Our Recommendation: Run both. Keep Qwen3.5-27B at 20-25+ tok/s as your “pair programmer” for daily work—fast enough that the model disappears. When you hit a wall (complex refactor, mysterious bug, architecture decision), switch to Qwen3.5-397B-A17B at 10-12 tok/s as your “senior engineer consult.”

The speed gap is real. But so is the complexity gap. The trick isn’t choosing one—it’s knowing when to pay the token tax for deeper reasoning.

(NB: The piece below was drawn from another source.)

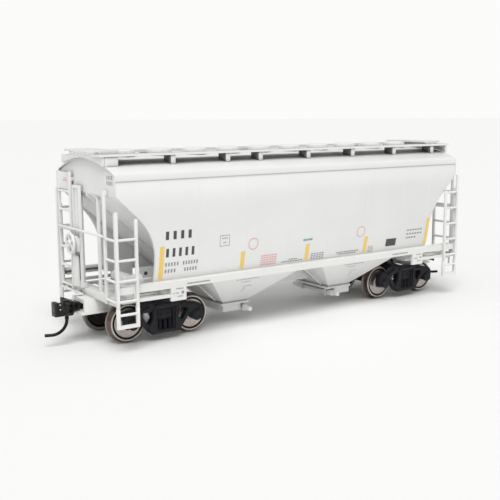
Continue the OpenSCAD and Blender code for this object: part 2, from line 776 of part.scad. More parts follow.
// Shank with its pivot eye, the head with its horn, and the ears that hold the knuckle
module coupler() {
  difference() {
    union() {
      bar_z_at(pivot_x, 4.4, shank_low, shank_high);
      block([pivot_x, -1.3, shank_low], [pivot_x + 7, 1.3, shank_high]);
      intersection() {
        // Neck and head seen from above
        translate([0, 0, head_low]) linear_extrude(head_high - head_low) polygon([
          [knuckle_x - 3.8, -1.3], [knuckle_x - 2.6, -3.2], [knuckle_x - 1.7, -3.9], [knuckle_x - 0.9, -3.9],
          [knuckle_x - 1.2, -2.6], [knuckle_x - 1.3, -0.8], [knuckle_x - 1, 0.4],
          [knuckle_x - 0.7, 1.3], [knuckle_x - 1.4, 1.9], [knuckle_x - 1.4, 3.7], [knuckle_x - 3.8, 1.3]
        ]);
        // The same seen from the side, tapering to the shank
        along_y(-6, 6, [
          [knuckle_x - 4, shank_low], [knuckle_x - 3.5, shank_low], [knuckle_x - 0.9, head_low],
          [knuckle_x + 4, head_low], [knuckle_x + 4, head_high], [knuckle_x - 1.2, head_high],
          [knuckle_x - 2.9, head_high - 0.6], [knuckle_x - 4, shank_high]
        ]);
      }
      // Ears above and below the knuckle
      for (z = [head_low, head_high - ear_t]) translate([0, 0, z]) linear_extrude(ear_t) polygon([
        [knuckle_x - 1.6, 0.6], [knuckle_x - 0.2, 0.8], [knuckle_x + 0.75, 1.75], [knuckle_x + 0.95, 2.5],
        [knuckle_x + 0.75, 3.25], [knuckle_x - 0.4, 3.9], [knuckle_x - 1.6, 3.6]
      ]);
    }
    bar_z_at(pivot_x, 2.3, shank_low - 1, shank_high + 1);
    translate([knuckle_x, knuckle_y, head_low - 1]) cylinder(h = 6, d = pin_d + 0.16, $fn = 24);
  }
}

module coupler_b() on_rail() color(truck_black) turned_end(-1) coupler();

module coupler_a() on_rail() color(truck_black) turned_end(1) coupler();

knuckle_low = head_low + ear_t + 0.1;
knuckle_high = head_high - ear_t - 0.1;

// Knuckle: an eye on the pin, a thin arm with two slots through it, and a tall face
module knuckle() {
  arm_x = knuckle_x + 1.15;
  back_x = face_x - face_t;
  difference() {
    union() {
      translate([knuckle_x, knuckle_y, knuckle_low])
        cylinder(h = knuckle_high - knuckle_low, d = 2.2, $fn = 32);
      translate([0, 0, knuckle_low]) linear_extrude(knuckle_high - knuckle_low) polygon([
        [knuckle_x + 0.2, 2.4], [arm_x + 0.2, 2.7], [arm_x + 0.2, 3.5], [knuckle_x + 0.2, 3.58]
      ]);
      translate([0, 0, head_low + 0.02]) linear_extrude(head_high - head_low - 0.04) polygon([
        [arm_x, 2.7], [back_x, 2.7], [back_x, 0.8], [back_x + 0.3, 0.5], [face_x - 0.3, 0.5],
        [face_x, 0.9], [face_x, 3.2], [face_x - 0.3, 3.5], [arm_x, 3.5]
      ]);
    }
    translate([knuckle_x, knuckle_y, head_low]) cylinder(h = 5, d = pin_d + 0.02, $fn = 24);
    for (z = [9.8, 11.15]) block([arm_x + 0.12, 0, z], [back_x - 0.02, 5, z + 0.5]);
  }
}

module knuckle_b() on_rail() color(truck_black) turned_end(-1) knuckle();

module knuckle_a() on_rail() color(truck_black) turned_end(1) knuckle();

// Pin through the knuckle, and the wire below it that sweeps out under the knuckle face
module trip_pin() {
  sweep_r = 4.3;
  sweep_top = 7.1;
  translate([knuckle_x, knuckle_y, 0]) {
    translate([0, 0, sweep_top - eps]) cylinder(h = head_high - sweep_top - 0.1, d = pin_d, $fn = 24);
    translate([0, 0, head_high + 0.02]) cylinder(h = 0.35, d = 1.9, $fn = 24);
    translate([0, 0, head_high - 0.2]) cylinder(h = 0.3, d = pin_d, $fn = 24);
    rotate([0, 0, -20]) translate([sweep_r, 0, sweep_top]) {
      rotate([90, 0, 0]) rotate([0, 0, 180])
        rotate_extrude(angle = 90, $fn = 64) translate([sweep_r, 0]) circle(d = 0.9, $fn = 16);
      translate([-eps, 0, -sweep_r]) rotate([0, 90, 0]) cylinder(h = 1.8, d = 0.9, $fn = 16);
    }
  }
}

module trip_pin_b() on_rail() color(steel_grey) turned_end(-1) trip_pin();

module trip_pin_a() on_rail() color(steel_grey) turned_end(1) trip_pin();

// Small coil spring in the throat that holds the knuckle shut
module knuckle_spring() {
  x0 = knuckle_x - 0.75;
  translate([x0, 1, 10.35]) rotate([0, 90, 0]) cylinder(h = face_x - face_t - 0.02 - x0, d = 0.6, $fn = 16);
}

module knuckle_spring_b() on_rail() color(steel_grey) turned_end(-1) knuckle_spring();

module knuckle_spring_a() on_rail() color(steel_grey) turned_end(1) knuckle_spring();

// Leaf spring in the draft box, bent round the back of the coupler eye, with a finger each side
module centring_spring() {
  leaf_t = 0.25;
  finger_y = box_half_w - 0.85 - leaf_t;
  for (y = [-finger_y - leaf_t, finger_y])
    block([box_in + 1.1, y, shank_low], [box_in + 7, y + leaf_t, shank_high]);
  block([box_in + 1.1, -finger_y - eps, shank_low], [box_in + 1.1 + leaf_t, finger_y + eps, shank_high]);
}

module centring_spring_b() on_rail() color(steel_grey) turned_end(-1) centring_spring();

module centring_spring_a() on_rail() color(steel_grey) turned_end(1) centring_spring();

// ---------- Trucks ----------

frame_in = 10.9;
frame_out = 12.9;
bearing_d = 1.7;
truck_top = 10.2;
window_half = 2.5;
rib_t = 0.35;

// Cast sideframe with two side windows and the spring nest in the middle
module sideframe(s, side) translate([s * kingpin_x, 0, 0]) mirror([0, side < 0 ? 1 : 0, 0]) {
  half = wheelbase / 2;
  difference() {
    union() {
      for (e = [-1, 1]) mirror([e < 0 ? 1 : 0, 0, 0]) {
        along_y(frame_in, frame_out, [
          [-eps, 10.4], [5.4, 10.4], [half - 1.4, 8.9], [half + 0.9, 8.8], [half + 1.8, 8.1],
          [half + 2.3, 6.9], [half + 2.2, 4.2], [half + 1.4, 3.9], [half + 1.2, 4.3], [half - 1.4, 4.3],
          [half - 2, 6.4], [4.9, 2.1], [4.2, 1.7], [-eps, 1.7]
        ]);
        // Bearing adapter, its end cap and the raised ribs
        translate([half, frame_out - 0.3, axle_z]) rotate([-90, 0, 0]) cylinder(h = 0.8, d = 3, $fn = 32);
        along_y(frame_out - eps, frame_out + rib_t,
          [[5.2, 9.7], [half - 1.5, 8.4], [half - 1.5, 7.8], [5.2, 9]]);
        along_y(frame_out - eps, frame_out + rib_t,
          [[3.1, 8.6], [3.9, 8.6], [5.3, 3.1], [4.4, 2.3], [3.1, 2.3]]);
      }
      block([-3.2, frame_out - eps, 9.1], [3.2, frame_out + rib_t, 10]);
      block([-4.6, frame_out - eps, 1.7], [4.6, frame_out + rib_t, 2.5]);
    }
    for (e = [-1, 1]) mirror([e < 0 ? 1 : 0, 0, 0])
      along_y(frame_in - 1, frame_out + 1, [[4, 8.2], [6.9, 8], [7.5, 7.3], [5.6, 4.7], [4.9, 4.7], [4, 6]]);
    block([-window_half, frame_in - 1, 2.7], [window_half, frame_out + 1, 8.5]);
    for (e = [-1, 1]) translate([e * half, 0, axle_z]) bearing_pocket();
  }
  // Springs between the spring seat and the bolster
  for (x = [-1.6, 0, 1.6]) for (y = [frame_in + 0.55, frame_out - 0.55])
    bar_z(x, y, 2.7 - eps, bolster_end_low - 0.01, 1);
}

// Conical hole for the point of an axle
module bearing_pocket() {
  straight = 0.45;
  translate([0, frame_in - 0.2, 0]) rotate([-90, 0, 0]) cylinder(h = straight + 0.2, d = bearing_d, $fn = 32);
  translate([0, frame_in + straight - eps, 0]) rotate([-90, 0, 0])
    cylinder(h = 1.45, d1 = bearing_d, d2 = 0.25, $fn = 32);
}

module sideframe_b_near() on_rail() color(truck_black) sideframe(-1, -1);

module sideframe_b_far() on_rail() color(truck_black) sideframe(-1, 1);

module sideframe_a_near() on_rail() color(truck_black) sideframe(1, -1);

module sideframe_a_far() on_rail() color(truck_black) sideframe(1, 1);

bolster_end_low = 5.5;
bolster_end_high = 8.3;

// Truck bolster between the sideframes, with the hole for the king pin
module truck_bolster(s) translate([s * kingpin_x, 0, 0]) {
  difference() {
    union() {
      block([-2.3, -frame_in + 0.02, 7.6], [2.3, frame_in - 0.02, 9.7]);
      block([-2.2, -frame_out + 0.3, bolster_end_low], [2.2, frame_out - 0.3, bolster_end_high]);
      bar_z_at(0, 5.2, 9.6, truck_top);
    }
    bar_z_at(0, 2.2, 4, 11);
    block([-3, -frame_in + 2, 4], [3, frame_in - 2, 7.6]);
  }
}

module truck_bolster_b() on_rail() color(truck_black) truck_bolster(-1);

module truck_bolster_a() on_rail() color(truck_black) truck_bolster(1);

// Screws that hold the trucks to the body bolsters
module king_pins() on_rail() color(steel_grey)
  for (s = [-1, 1]) translate([s * kingpin_x, 0, 0]) {
    bar_z_at(0, 1.58, truck_top, center_high - 0.3);
    bar_z_at(0, 2.06, 7.4, truck_top + 0.09);
    difference() {
      bar_z_at(0, 3.8, 6.5, 7.5);
      block([-2, -0.25, 6], [2, 0.25, 6.9]);
    }
  }

// ---------- Wheelsets ----------

seat_d = 1.5;

// Axle with a thick middle, wheel seats and pointed ends
module axle(x) translate([x, 0, axle_z]) rotate([90, 0, 0]) {
  point = 1.35;
  shaft = axle_len / 2 - point;
  translate([0, 0, -back_to_back / 2 + 0.02]) cylinder(h = back_to_back - 0.04, d = 2, $fn = 32);
  translate([0, 0, -shaft]) cylinder(h = 2 * shaft, d = seat_d, $fn = 32);
  for (m = [0, 1]) mirror([0, 0, m]) translate([0, 0, shaft - eps])
    cylinder(h = point, d1 = seat_d, d2 = 0.12, $fn = 32);
}

// Wheel profile: flange at the back, coned tread, grooved face and hub
module wheel() {
  r = wheel_d / 2;
  rotate_extrude($fn = 64) polygon([
    [seat_d / 2 + 0.01, 0], [1.9, 0], [2.1, 0.5], [4, 0.6], [4.3, 0], [r + 0.35, 0],
    [r + flange_depth, 0.35], [r + flange_depth - 0.1, 0.6], [r + 0.15, 0.95], [r + 0.06, 1.2],
    [r - 0.02, wheel_w - 0.2], [r - 0.2, wheel_w], [4.75, wheel_w], [4.6, wheel_w - 0.6],
    [4.25, wheel_w - 0.6], [4.15, wheel_w - 0.15], [2, wheel_w - 0.35], [1.8, wheel_w],
    [seat_d / 2 + 0.01, wheel_w]
  ]);
}

// The two wheels of one axle
module wheels(x) translate([x, 0, axle_z]) for (m = [0, 1]) mirror([0, m, 0])
  translate([0, back_to_back / 2, 0]) rotate([-90, 0, 0]) wheel();

function axle_x(s, e) = s * (kingpin_x + e * wheelbase / 2);

module axle_b_outer() on_rail() color(truck_black) axle(axle_x(-1, 1));

module axle_b_inner() on_rail() color(truck_black) axle(axle_x(-1, -1));

module axle_a_inner() on_rail() color(truck_black) axle(axle_x(1, -1));

module axle_a_outer() on_rail() color(truck_black) axle(axle_x(1, 1));

module wheels_b_outer() on_rail() color(wheel_metal) wheels(axle_x(-1, 1));

module wheels_b_inner() on_rail() color(wheel_metal) wheels(axle_x(-1, -1));

module wheels_a_inner() on_rail() color(wheel_metal) wheels(axle_x(1, -1));

module wheels_a_outer() on_rail() color(wheel_metal) wheels(axle_x(1, 1));

body_shell();
roof();
loading_hatches();
running_board_near();
running_board_far();
end_platform_b();
end_platform_a();
walk_supports();
side_sill_near();
side_sill_far();
end_frame_b();
end_frame_a();
center_sill();
hopper_bay_b();
hopper_bay_a();
outlet_gate_b();
outlet_gate_a();
gate_shafts();
steel_weight();
end_ladders();
side_ladders();
stirrup_steps();
end_handrails();
brake_wheel();
brake_housing();
brake_stand();
brake_chain_guard();
air_reservoir();
brake_cylinder();
uncoupling_levers();
draft_box_b();
draft_box_a();
draft_box_screws();
king_pins();
coupler_b();
coupler_a();
knuckle_b();
knuckle_a();
trip_pin_b();
trip_pin_a();
knuckle_spring_b();
knuckle_spring_a();
centring_spring_b();
centring_spring_a();
truck_bolster_b();
truck_bolster_a();
sideframe_b_near();
sideframe_b_far();
sideframe_a_near();
sideframe_a_far();
axle_b_outer();
axle_b_inner();
axle_a_inner();
axle_a_outer();
wheels_b_outer();
wheels_b_inner();
wheels_a_inner();
wheels_a_outer();
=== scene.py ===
import math

import bmesh
import bpy
from mathutils import Matrix, Vector


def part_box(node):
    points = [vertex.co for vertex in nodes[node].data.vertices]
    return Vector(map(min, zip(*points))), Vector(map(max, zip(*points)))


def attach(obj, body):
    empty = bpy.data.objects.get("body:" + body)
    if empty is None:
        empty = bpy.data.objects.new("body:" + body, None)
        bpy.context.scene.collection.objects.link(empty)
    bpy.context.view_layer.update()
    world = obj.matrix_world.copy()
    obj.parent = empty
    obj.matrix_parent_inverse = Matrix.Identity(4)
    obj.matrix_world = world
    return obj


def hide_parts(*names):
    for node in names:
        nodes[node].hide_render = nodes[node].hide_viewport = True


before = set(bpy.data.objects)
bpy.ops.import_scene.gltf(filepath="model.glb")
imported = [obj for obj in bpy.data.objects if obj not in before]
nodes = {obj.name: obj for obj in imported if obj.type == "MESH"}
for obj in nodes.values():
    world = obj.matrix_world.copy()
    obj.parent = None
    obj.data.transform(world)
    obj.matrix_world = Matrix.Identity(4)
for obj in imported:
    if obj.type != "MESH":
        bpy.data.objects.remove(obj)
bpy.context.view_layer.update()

MM = 0.001
RAIL = 0.6
ENDS = {"b": -1, "a": 1}
TRUCK_CENTRE = 47.8
TREAD_RADIUS = 5.25
FLANGE_RADIUS = 5.85
WHEELSET_WIDTH = 20
WHEEL_BACK = 7.9
PRISM_TAPER = 0.92
SMOOTH_BELOW = math.radians(35)

# ---------- Camera, light and floor ----------

AIM = Vector((-9.456, 0, 19.745 + RAIL)) * MM
CAMERA_AZIMUTH = math.radians(-35.18)
CAMERA_ELEVATION = math.radians(9.203)
CAMERA_ROLL = math.radians(-0.307)
CAMERA_DISTANCE = 259.78 * MM
SENSOR_WIDTH = 36
LENS = 58.75
KEY = 2.05
FILL = 0.2
SURROUND = 0.54
BACKDROP = 0.97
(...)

Hardware Guide: What You Need for Each Tier

Target Speed	Model	Minimum Hardware
20-25+ tok/s	Qwen3.5-27B Q4_K_M	Dual-node AMD Ryzen AI MAX 395+ (or single high-end GPU)
17-20 tok/s	MiniMax-M2 Q4_K_M	Dual-node AMD Ryzen AI MAX 395+ cluster
10-12 tok/s	Qwen3.5-397B-A17B Q4_K_XL	Dual-node AMD Ryzen AI MAX 395+ with distributed inference

Methodology Notes

Hardware: Two-node AMD Ryzen AI MAX 395+ cluster
Inference Engine: llama.cpp with GGUF quantized models
Measurements: Tokens/second averaged over multiple generations (code, explanations, mixed content)

Coming Next

We’re testing additional workloads across all three speed tiers and measuring not just accuracy but time-to-solution—because sometimes asking once beats iterating five times, even if each iteration is faster.

Until then: test your workflows at different speeds. You might find that slower isn’t always worse—it’s just different, and sometimes worth the wait.